Wenn man bedenkt, wie viele Pixel bei der Darstellung in Full HD (1920x1080; ca. 2 Mio.) bei 30 Bildern pro Sekunde berechnet werden müssen, wird ersichtlich, wie hoch der Rechenaufwand ist - zumal die Strahlen noch von weiteren Objekten reflektiert werden könnten. Außerdem gibt es noch Lichtquellen in 3D-Szenen, die außerhalb des Sichtfeldes des Spielers liegen, wie zum Beispiel eine hoch stehende Sonne, die nicht im Blickfeld des Nutzers liegt - und auch ihre Lichtstrahlen müssen in die Beleuchtung mit einfließen.

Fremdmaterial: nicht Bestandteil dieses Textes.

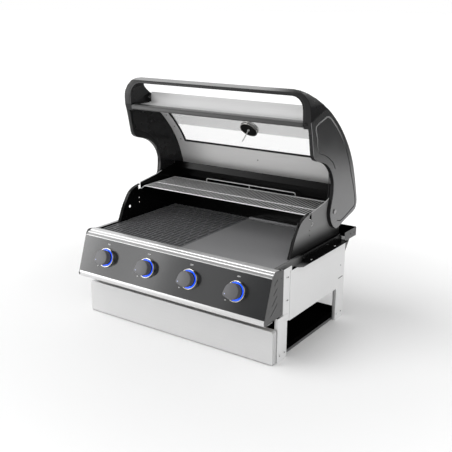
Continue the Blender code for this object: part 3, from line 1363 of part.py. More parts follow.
for side_name, side_sign in SIDES:
    hood_cap(side_name, side_sign)
    hinge_pin(side_name, side_sign)
hood_handle()
hood_front_rail()
hood_header()
window_glass()
hood_skin()
hood_inner_frame()
window_seal()
thermometer()


# Drip tray

tray_low = runner_low + SHEET + GAP
tray_half = runner_outer - SHEET - GAP


def drip_tray():
    """An open pan that slides out to the front."""
    top = tray_low + TRAY_HEIGHT
    front = SHEET + GAP
    pan = block("drip_tray", (-tray_half, front, tray_low), (tray_half, TRAY_BACK, top), enamel)
    hollow = block_tool("tray_hollow", (SHEET - tray_half, front + SHEET, tray_low + SHEET),
                        (tray_half - SHEET, TRAY_BACK - SHEET, top + OVERRUN))
    cut(pan, hollow)


def drip_tray_front():
    """The tray's front panel, folded back along its top and both ends."""
    def outline(half, low, high, corner):
        return [(-half, low), (half, low), (half, high - corner), (half - corner, high), (corner - half, high),
                (-half, high - corner)]

    half, corner = TRAY_PANEL_HALF_WIDTH, TRAY_PANEL_CORNER
    panel = plate("drip_tray_front", [outline(half, TRAY_PANEL_BOTTOM, TRAY_PANEL_TOP, corner)], "Y", 0,
                  TRAY_PANEL_RETURN, stainless)
    inside = outline(half - SHEET, TRAY_PANEL_BOTTOM - OVERRUN, TRAY_PANEL_TOP - SHEET, corner)
    cut(panel, tool("tray_panel_inside", [inside], "Y", SHEET, TRAY_PANEL_RETURN + OVERRUN))


def tray_runner(side, sign):
    """An angle on the feet, which the tray slides along."""
    outer = sign * runner_outer
    line = [(outer - sign * RUNNER_LIP, runner_low), (outer, runner_low), (outer, RUNNER_HEIGHT)]
    folded("tray_runner_" + side, line, "Y", RUNNER_FRONT, TRAY_BACK, plated, side=sign)


drip_tray()
drip_tray_front()
for side_name, side_sign in SIDES:
    tray_runner(side_name, side_sign)


# Faces that booleans split are joined, and the middle of the whole box comes to Y = 0

def centre_front_to_back():
    bpy.context.view_layer.update()
    graph = bpy.context.evaluated_depsgraph_get()
    reach = []
    for piece in parts.objects:
        if piece.type != "EMPTY":
            ready = piece.evaluated_get(graph)
            reach += [(ready.matrix_world @ vertex.co).y for vertex in ready.to_mesh().vertices]
            ready.to_mesh_clear()
    shift = (min(reach) + max(reach)) / 2
    for piece in [*parts.objects, *cutters.objects]:
        if piece.parent is None:
            piece.matrix_basis = Matrix.Translation((0, -shift, 0)) @ piece.matrix_basis
    print(f"everything moved by {-shift:.6f} m along Y")


for made_piece in parts.objects:
    if made_piece.name != "warming_rack" and any(step.type == "BOOLEAN" for step in made_piece.modifiers):
        merge_flats(made_piece)
centre_front_to_back()
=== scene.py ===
import json
from math import atan2, cos, degrees, pi, radians, sin

import bmesh
import bpy
from mathutils import Matrix, Vector
from mathutils.geometry import interpolate_bezier


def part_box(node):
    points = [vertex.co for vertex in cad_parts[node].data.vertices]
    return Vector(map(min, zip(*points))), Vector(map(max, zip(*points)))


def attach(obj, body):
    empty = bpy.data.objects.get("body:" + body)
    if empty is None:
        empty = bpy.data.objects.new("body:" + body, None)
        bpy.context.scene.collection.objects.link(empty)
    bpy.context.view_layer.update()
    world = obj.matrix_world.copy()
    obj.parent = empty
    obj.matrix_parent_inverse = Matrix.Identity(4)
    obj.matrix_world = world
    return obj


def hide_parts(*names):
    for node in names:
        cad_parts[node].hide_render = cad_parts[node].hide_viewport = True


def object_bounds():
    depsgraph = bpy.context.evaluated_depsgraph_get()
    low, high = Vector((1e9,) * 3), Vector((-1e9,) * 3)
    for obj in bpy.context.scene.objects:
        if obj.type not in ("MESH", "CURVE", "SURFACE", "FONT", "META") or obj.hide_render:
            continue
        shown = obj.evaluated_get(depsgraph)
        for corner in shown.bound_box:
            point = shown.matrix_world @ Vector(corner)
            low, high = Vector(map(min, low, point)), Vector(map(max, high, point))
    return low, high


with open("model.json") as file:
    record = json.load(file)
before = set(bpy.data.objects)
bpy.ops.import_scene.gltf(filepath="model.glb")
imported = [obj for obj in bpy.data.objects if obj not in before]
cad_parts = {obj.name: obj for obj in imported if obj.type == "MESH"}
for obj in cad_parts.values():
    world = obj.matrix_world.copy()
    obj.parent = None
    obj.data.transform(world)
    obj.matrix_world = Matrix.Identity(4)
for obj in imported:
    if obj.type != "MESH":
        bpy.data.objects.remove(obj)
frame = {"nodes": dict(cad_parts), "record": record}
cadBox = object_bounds()
sceneCollection = bpy.context.scene.collection
print("frame loaded:", len(frame["nodes"]), "nodes")


# shared measures, in the frame's metres
yShift = -0.274978          # the drawing's front face to the frame's middle
hinge = Vector((0.159022, 0.444))
hoodSpan = (0.400, 0.529)   # what the hood's outlines are shares of, along Y and Z
slopeUp = Vector((0, 0.323113, 0.946360))    # along the fascia
slopeOut = Vector((0, -0.946360, 0.323113))  # out of the fascia
fasciaBottom = Vector((0, -0.0548 + yShift, 0.1862))
knobPlaces = (-0.295, -0.097, 0.097, 0.295)
knobRise = 0.0725
weld = 0.00001              # points nearer than this are one
sides = (("left", -1), ("right", 1))


def placed(name, data):  # an object that holds the data, in the scene
    thing = bpy.data.objects.new(name, data)
    sceneCollection.objects.link(thing)
    return thing


# shader nodes

def addNode(tree, kind, inputs=None, **settings):  # a node with its settings, then its fixed input values
    node = tree.nodes.new("ShaderNode" + kind)
    for label, value in settings.items():
        setattr(node, label, value)
    for label, value in (inputs or {}).items():
        node.inputs[label].default_value = value
    return node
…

Diese Strahlen werden Sekundärstrahlen genannt, in Abgrenzung zu den Primärstrahlen, die vom Augpunkt ausgehen. Werden sämtliche direkten und indirekten Lichtquellen zur Ausleuchtung einer Szene berücksichtigt, nennt man dies "Global Illumation".
Bei der Rastergrafik werden hingegen nur szenische Objekte berechnet, die sich gerade im Blickfeld des Betrachters befinden, was wiederum Rechenleistung spart. Indirekte Beleuchtung durch Lichtquellen, die sich außerhalb der Szene befinden, fehlt und muss oft durch andere Methoden nachträglich realisiert werden. Auch die Schatten von einer Lichtquelle außerhalb des Sichtfelds werden separat berechnet und später hinzugefügt, was stellenweise zu falschen Darstellungen führt, vor allem wenn die Szene durch die Einwirkung des Spielers verändert wird. Beispielsweise ist schummriges Licht in manchen Bereichen zu sehen, obwohl dort eigentlich gar kein Licht sein sollte. Für die Umgebungsverdeckung und die Berechnung der Verschattung einer 3D-Szene gibt es ebenfalls spezielle Verfahren - wie SSAO, die meist auf Effizienz getrimmt sind und nicht für komplett realistisch aussehende Bilder sorgen.